Haydar Shesho is a Yazidi military commander in Iraq. He is the founder and supreme commander of the Yazidi self-defense militia Protection Force of Ezidkhan (HPÊ).

Life 
Shesho's family emigrated from Iraq under Saddam Hussein in 1990 to Germany and became German citizens. Until summer 2014 they lived in Bad Oeynhausen, Germany. At the onset of the August 2014 Sinjar massacre, together with his uncle Qasim Shesho and several cousins, he returned to Iraq to help protect his Yazidi homeland.

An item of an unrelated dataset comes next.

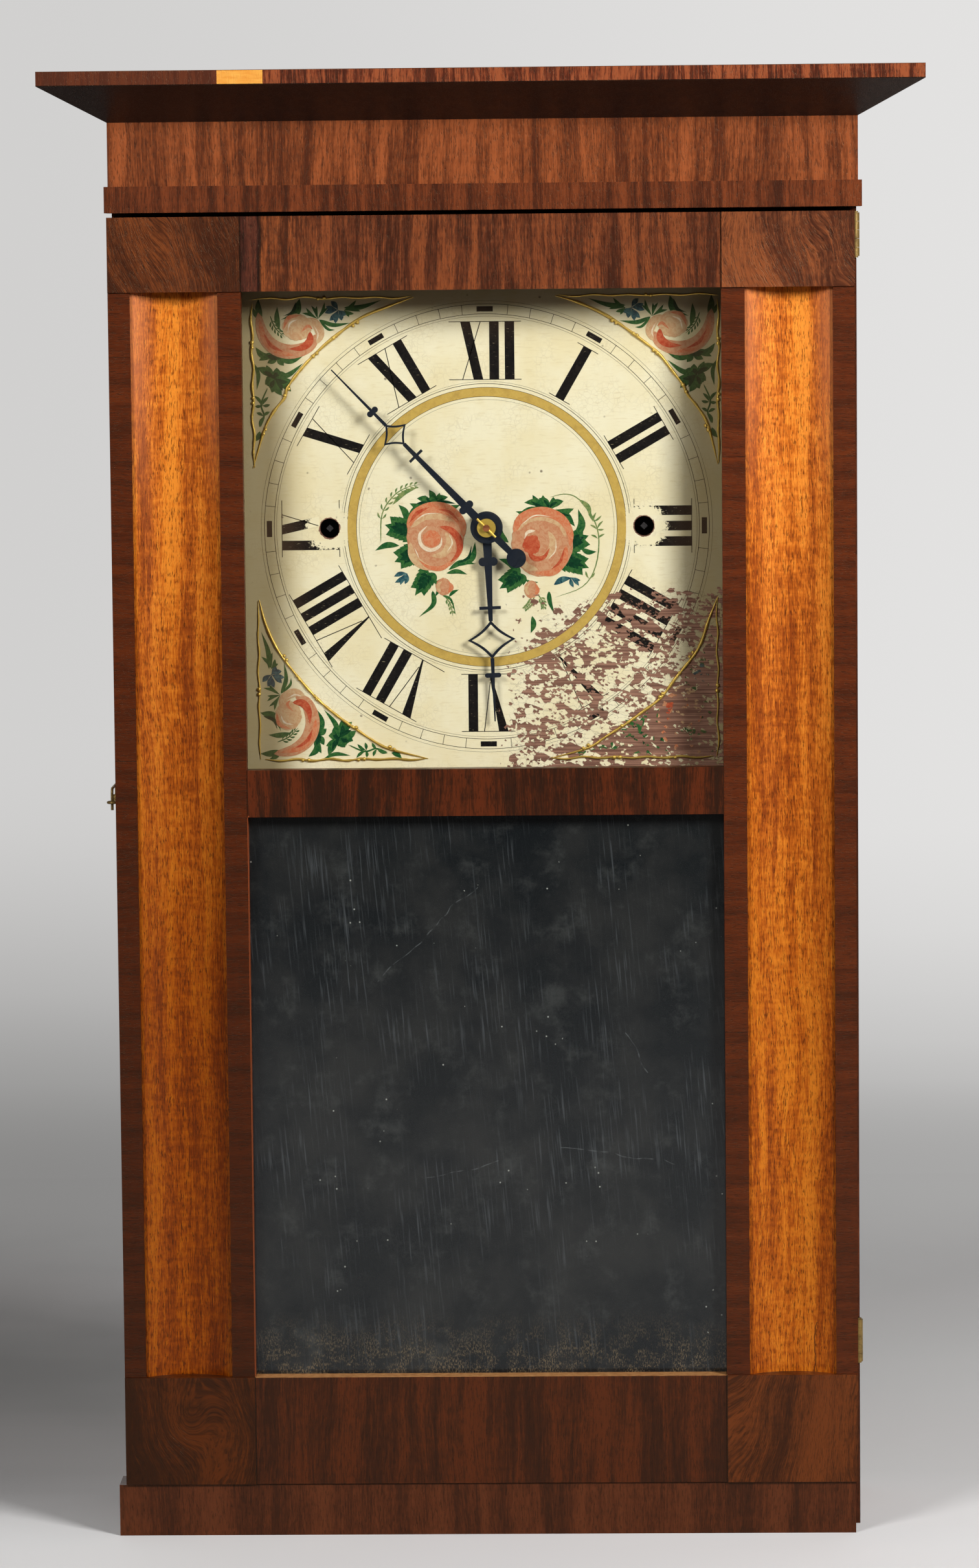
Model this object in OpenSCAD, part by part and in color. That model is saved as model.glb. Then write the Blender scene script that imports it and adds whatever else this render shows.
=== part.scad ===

Starting with a handful of fighters, he founded the Protection Force of Sinjar, which has about 2,500 fighters. While he and his uncle, dubbed "The lion of Sinjar," were known to be supportive of the Kurdistan Regional Government and Iraqi Kurdish president Barzani's Kurdistan Democratic Party, he refused to pledge allegiance and publicly insisted they "fight only for Yazidis, not for any party." Subsequently, Haydar Shesho was arrested on 5 April 2015 by Iraqi Kurdish forces for "creating an illegitimate new militia." He was released a week later after it was negotiated that he would register in the Ministry of Peshmerga.

See also 
List of Yazidi organizations
List of Yazidi people

References 

20th-century births
Living people
Iraqi Yazidis
German Yazidis
Iraqi emigrants to Germany
Naturalized citizens of Germany
Year of birth missing (living people)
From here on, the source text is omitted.